When tolerance becomes performance, it ceases to be principle. Sweden learned that lesson; Laurentian Canada, still enthralled by its own virtue, has not.
Today (October 7 , 2025), two years after the Hamas massacre of Israeli civilians, mobs gathered across Canadian cities to honour their “martyrs.” At Concordia University in Montreal, administrators closed the downtown campus after two agitators, neither students nor staff, were arrested carrying incendiary devices. The university president wrote to the community expressing “sadness” for the disruption, affirming that Concordia “values inclusion, compassion, and the right to peaceful expression.” She explained that the closure was taken to “ensure the safety of all members of our community” amid the “heightened tension” surrounding the day. The tone was heavy with empathy and the vocabulary of inclusion, yet the act itself was exclusion by necessity. An institution that proudly celebrates tolerance and has repeatedly looked the other way when violence visited it, could no longer tolerate its own openness.

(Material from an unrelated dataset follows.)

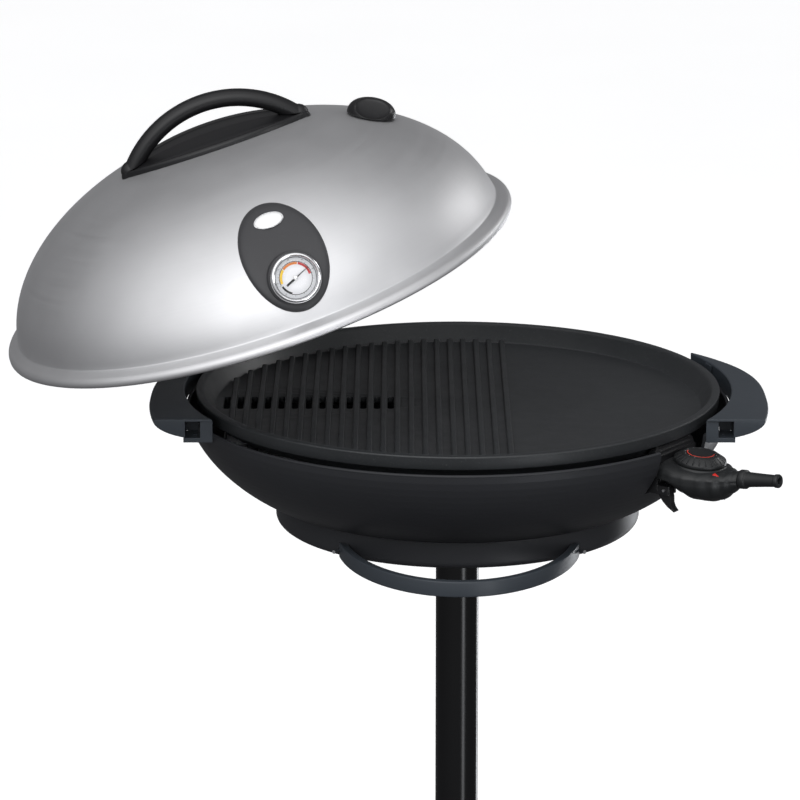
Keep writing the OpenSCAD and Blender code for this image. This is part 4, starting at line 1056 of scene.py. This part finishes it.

This was no isolated disturbance. It exposed a country that has lost the ability to distinguish between rights and indulgences. Every person in Canada, citizen or not, enjoys freedom of expression under the Charter. But the right to speak is not the same as the right to intimidate free citizens or to steer the ship of state. Political influence, whether through organized protest or lobbying, is the privilege of citizenship. That distinction once defined the sovereignty of the Canadian electorate. Canadians blur it and obscure human decency at their peril.